Paninya’s story helps to reinforce that. Ed’s story is fairly unusual, of course. Most of the people who wear auto-mail didn’t lose their limbs in forbidden alchemical experiments, but in the war or as a result of accidents. It’s explained that the boom in auto-mail demand is related to the Ishbalan war, which has already been established as brutal and, well, kind of genocidal actually. Paninya isn’t part of this larger political context either, but it is invoked as a backdrop and will certainly be addressed again later. Paninya, however, lost her legs in a train accident, in which her parents were also killed, and she lived for some time as a legless beggar child before being picked up (literally) by Dominic. Her story is less dramatic than Ed’s, but it’s no less sad. This brings me back to some of the things I said about the anime and how deftly this story deals with disability. I’ve called Ed a Byronic hero; he broods a lot, suffers from a tragic backstory, has the abilities of a genius, and struggles against the world. Arakawa often undercuts this by making fun of his ego a little, and here she does undercuts it a little more subtly by showing that tragedy is mundane. Paninya lost her legs and her family, and although her life is better now, she’s still living as a pickpocket, but she is cheerful about it and she doesn’t sulk like Ed. There’s a whole town of auto-mail engineers here; there is therefore a sufficient population of amputees of one sort or another to keep an entire town in business. Ed’s not special. He’s a character who happens to have a disability but has a lot of other things going on; disability isn’t a tragedy that defines his character (or Paninya’s). Of course, something could be said about Dominic’s unilateral decision to kidnap Paninya and perform surgery on her without her consent–well, this isn’t perfect.

In any case, Winry is interested in this story, and in fact she settles into this family just as easily as she did into the Hughes family. She scolds Paninya and encourages her to adopt an honest trade and give up her pickpocketing business. She interacts with the grumpy, unfriendly Dominic and asks him to take her on as his apprentice (he refuses, twice, but he is pleased by her appreciation for his work, and in the end, he agrees to find her another master). And of course, she delivers Satera’s baby.
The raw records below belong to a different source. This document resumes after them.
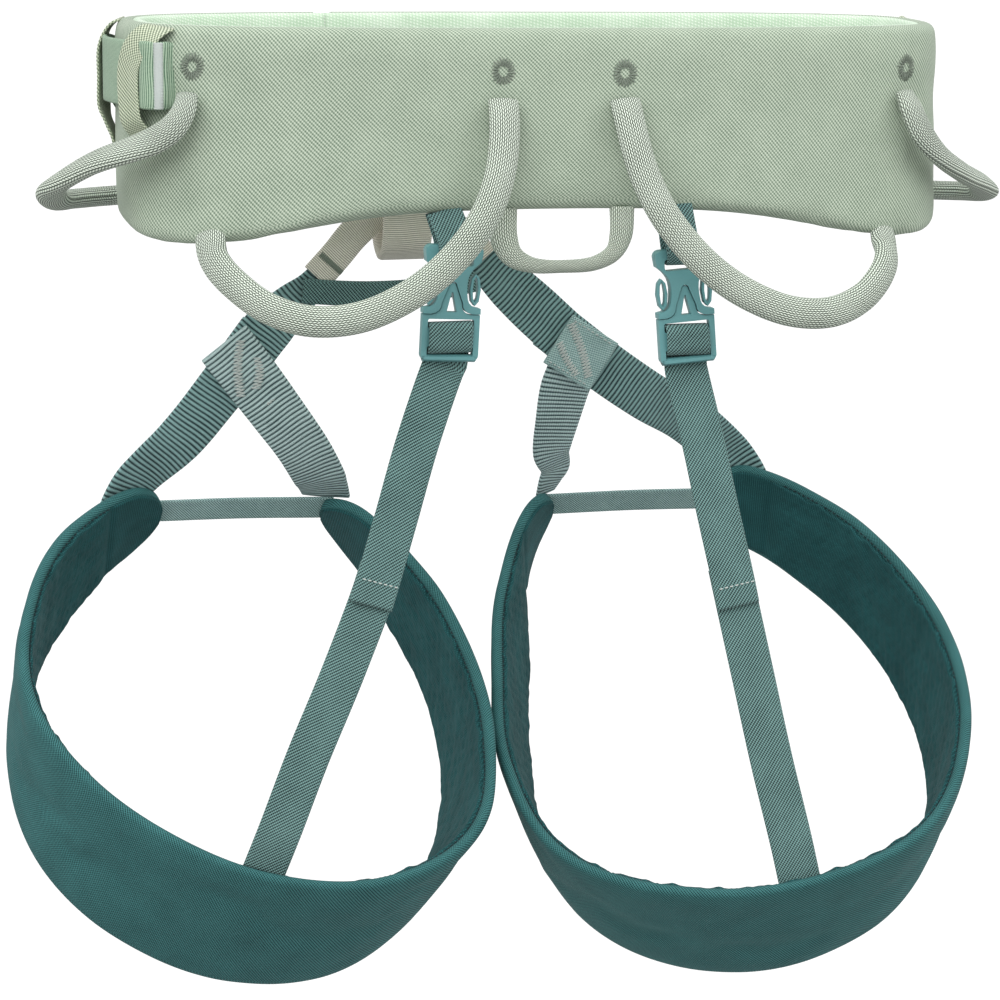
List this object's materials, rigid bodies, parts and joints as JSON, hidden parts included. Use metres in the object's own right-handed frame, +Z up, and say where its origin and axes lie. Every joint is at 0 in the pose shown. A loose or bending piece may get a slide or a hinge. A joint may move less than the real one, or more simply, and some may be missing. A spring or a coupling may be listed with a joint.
{
  "type": "climbing harness",
  "caption": "Sit harness with a padded waist belt, belay loop, gear loops, crossed leg risers, padded leg loops and buckled elastic rear straps.",
  "frame": {"origin": "middle of the waist opening at the belt's mid height", "axes": "+Z up towards the wearer's chest, -Y towards the wearer's back, +X towards the wearer's right"},
  "size_m": [0.4652, 0.2388, 0.4511],
  "materials": {
    "belt_fabric": "fine twill woven cover",
    "belt_lining": "brushed open-mesh lining",
    "loop_sheath": "braided sheath over a stiff core",
    "waist_webbing": "ribbed flat webbing",
    "elastic_band": "soft woven elastic",
    "beige_webbing": "tubular load webbing",
    "teal_elastic": "twill-woven elastic webbing",
    "riser_webbing": "ribbed webbing",
    "buckle_plastic": "satin moulded plastic",
    "leg_fabric": "fine twill woven cover",
    "leg_lining": "dimpled brushed lining",
    "buckle_metal": "tumbled"
  },
  "bodies": {
    "waist_belt": {"belt_shell": "belt_fabric", "belt_padding": "belt_lining", "waist_webbing_left": "waist_webbing", "waist_webbing_right": "waist_webbing", "hip_band_rear_left": "elastic_band", "hip_band_front_left": "elastic_band", "hip_band_rear_right": "elastic_band", "hip_band_front_right": "elastic_band", "waist_buckle_frame": "buckle_metal", "tail_keeper_inner": "elastic_band", "tail_keeper_outer": "elastic_band", "upper_tie_in": "beige_webbing", "lower_tie_in_sleeve": "beige_webbing", "bridge_strap": "teal_elastic", "rear_hook_left": "buckle_plastic", "rear_ladder_frame_left": "buckle_plastic", "rear_tab_left": "teal_elastic", "rear_elastic_upper_left": "teal_elastic", "rear_elastic_lower_left": "teal_elastic", "riser_upper_left": "riser_webbing", "rear_hook_right": "buckle_plastic", "rear_ladder_frame_right": "buckle_plastic", "rear_tab_right": "teal_elastic", "rear_elastic_upper_right": "teal_elastic", "rear_elastic_lower_right": "teal_elastic", "riser_upper_right": "riser_webbing"},
    "left_leg_loop": {"leg_padding_left": "leg_lining", "leg_shell_left": "leg_fabric", "riser_outer_left": "riser_webbing", "riser_inner_left": "riser_webbing", "leg_front_elastic_left": "teal_elastic"},
    "right_leg_loop": {"leg_padding_right": "leg_lining", "leg_shell_right": "leg_fabric", "riser_outer_right": "riser_webbing", "riser_inner_right": "riser_webbing", "leg_front_elastic_right": "teal_elastic"},
    "rear_left_gear_loop": {"gear_loop_rear_left": "loop_sheath"},
    "rear_right_gear_loop": {"gear_loop_rear_right": "loop_sheath"},
    "front_left_gear_loop": {"gear_loop_front_left": "loop_sheath"},
    "front_right_gear_loop": {"gear_loop_front_right": "loop_sheath"},
    "haul_loop_body": {"haul_loop": "loop_sheath"},
    "belay_loop_body": {"belay_loop": "beige_webbing"},
    "buckle_slider_body": {"waist_buckle_slider": "buckle_metal"},
    "left_outer_latch": {"rear_latch_outer_left": "buckle_plastic"},
    "left_inner_latch": {"rear_latch_inner_left": "buckle_plastic"},
    "right_outer_latch": {"rear_latch_outer_right": "buckle_plastic"},
    "right_inner_latch": {"rear_latch_inner_right": "buckle_plastic"}
  },
  "joints": [
    {"name": "left_leg_swing", "type": "hinge", "parent": "waist_belt", "child": "left_leg_loop", "pos_m": [-0.115, 0.0904, -0.117], "axis": [1, 0, 0], "range_deg": [-15, 15], "stiffness_Nm_per_rad": 1.2, "springref_deg": -3.19, "deforming": ["rear_elastic_upper_left", "rear_elastic_lower_left"]},
    {"name": "right_leg_swing", "type": "hinge", "parent": "waist_belt", "child": "right_leg_loop", "pos_m": [0.045, 0.0903, -0.1158], "axis": [1, 0, 0], "range_deg": [-15, 15], "stiffness_Nm_per_rad": 1.2, "springref_deg": -3.62, "deforming": ["rear_elastic_upper_right", "rear_elastic_lower_right"]},
    {"name": "rear_left_gear_loop_swing", "type": "hinge", "parent": "waist_belt", "child": "rear_left_gear_loop", "pos_m": [-0.09125, -0.06, -0.00957], "axis": [-0.8872, 0.0838, -0.4537], "range_deg": [0, 25], "stiffness_Nm_per_rad": 0.05},
    {"name": "front_left_gear_loop_swing", "type": "hinge", "parent": "waist_belt", "child": "front_left_gear_loop", "pos_m": [-0.16085, 0.00675, 0.0013], "axis": [0.0619, 0.8963, -0.4392], "range_deg": [0, 25], "stiffness_Nm_per_rad": 0.05},
    {"name": "rear_right_gear_loop_swing", "type": "hinge", "parent": "waist_belt", "child": "rear_right_gear_loop", "pos_m": [0.09125, -0.06, -0.01243], "axis": [-0.8758, -0.0827, 0.4754], "range_deg": [0, 25], "stiffness_Nm_per_rad": 0.05},
    {"name": "front_right_gear_loop_swing", "type": "hinge", "parent": "waist_belt", "child": "front_right_gear_loop", "pos_m": [0.16225, 0.00675, -0.00376], "axis": [0.0201, -0.8984, 0.4387], "range_deg": [0, 25], "stiffness_Nm_per_rad": 0.05},
    {"name": "haul_loop_swing", "type": "hinge", "parent": "waist_belt", "child": "haul_loop_body", "pos_m": [0.0015, -0.0583, -0.0344], "axis": [1, 0, 0], "range_deg": [-18, 18]},
    {"name": "belay_loop_slide", "type": "slide", "parent": "waist_belt", "child": "belay_loop_body", "axis": [0, 0, 1], "range_m": [0, 0.008]},
    {"name": "buckle_slider_tilt", "type": "hinge", "parent": "waist_belt", "child": "buckle_slider_body", "pos_m": [-0.106, 0.0771, 0.01138], "axis": [0, 0, 1], "range_deg": [0, 25]},
    {"name": "left_outer_latch_squeeze", "type": "hinge", "parent": "waist_belt", "child": "left_outer_latch", "pos_m": [-0.06038, -0.06, -0.07286], "axis": [0, 1, 0], "range_deg": [0, 4], "stiffness_Nm_per_rad": 0.02},
    {"name": "left_inner_latch_squeeze", "type": "hinge", "parent": "waist_belt", "child": "left_inner_latch", "pos_m": [-0.03961, -0.06, -0.07395], "axis": [0, -1, 0], "range_deg": [0, 4], "stiffness_Nm_per_rad": 0.02},
    {"name": "right_outer_latch_squeeze", "type": "hinge", "parent": "waist_belt", "child": "right_outer_latch", "pos_m": [0.0679, -0.06, -0.07728], "axis": [0, -1, 0], "range_deg": [0, 4], "stiffness_Nm_per_rad": 0.02},
    {"name": "right_inner_latch_squeeze", "type": "hinge", "parent": "waist_belt", "child": "right_inner_latch", "pos_m": [0.04715, -0.06, -0.07873], "axis": [0, 1, 0], "range_deg": [0, 4], "stiffness_Nm_per_rad": 0.02}
  ]
}
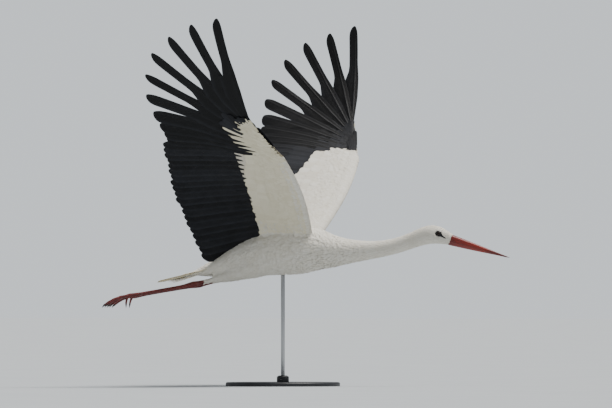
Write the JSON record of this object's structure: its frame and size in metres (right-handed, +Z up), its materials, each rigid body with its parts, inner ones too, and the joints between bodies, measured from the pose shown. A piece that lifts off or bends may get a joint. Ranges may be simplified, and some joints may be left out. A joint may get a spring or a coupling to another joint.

I’m hoping that the story picks up her apprenticeship again and we see how she is progressing later on. In the anime, her story isn’t carried through as much as I would have liked it to be, but there’s more setup here, and more time spent on her, so I’m hopeful we’ll see the continuation. It also appears that Dominic is Pinako’s ex, which is hilarious and I want to see more about that for sure. In any case, delivering the baby is set up as something of a test for Winry, a stressful situation she hasn’t seen before in which she needs to perform well. She does, and she and Ed part as equals who respect each other. This works a little better for me than the relationship they have in the anime, in which she sometimes seems to be under the impression that she owns his arm and he constantly rolls his eyes at her. Here–well, Ed certainly quarrels with her interference and general motherliness in volume 4, but their relationship seems to mature over the course of these two volumes.

(Yes, this is a little disorganized, Let’s see if I do better writing about Izumi!)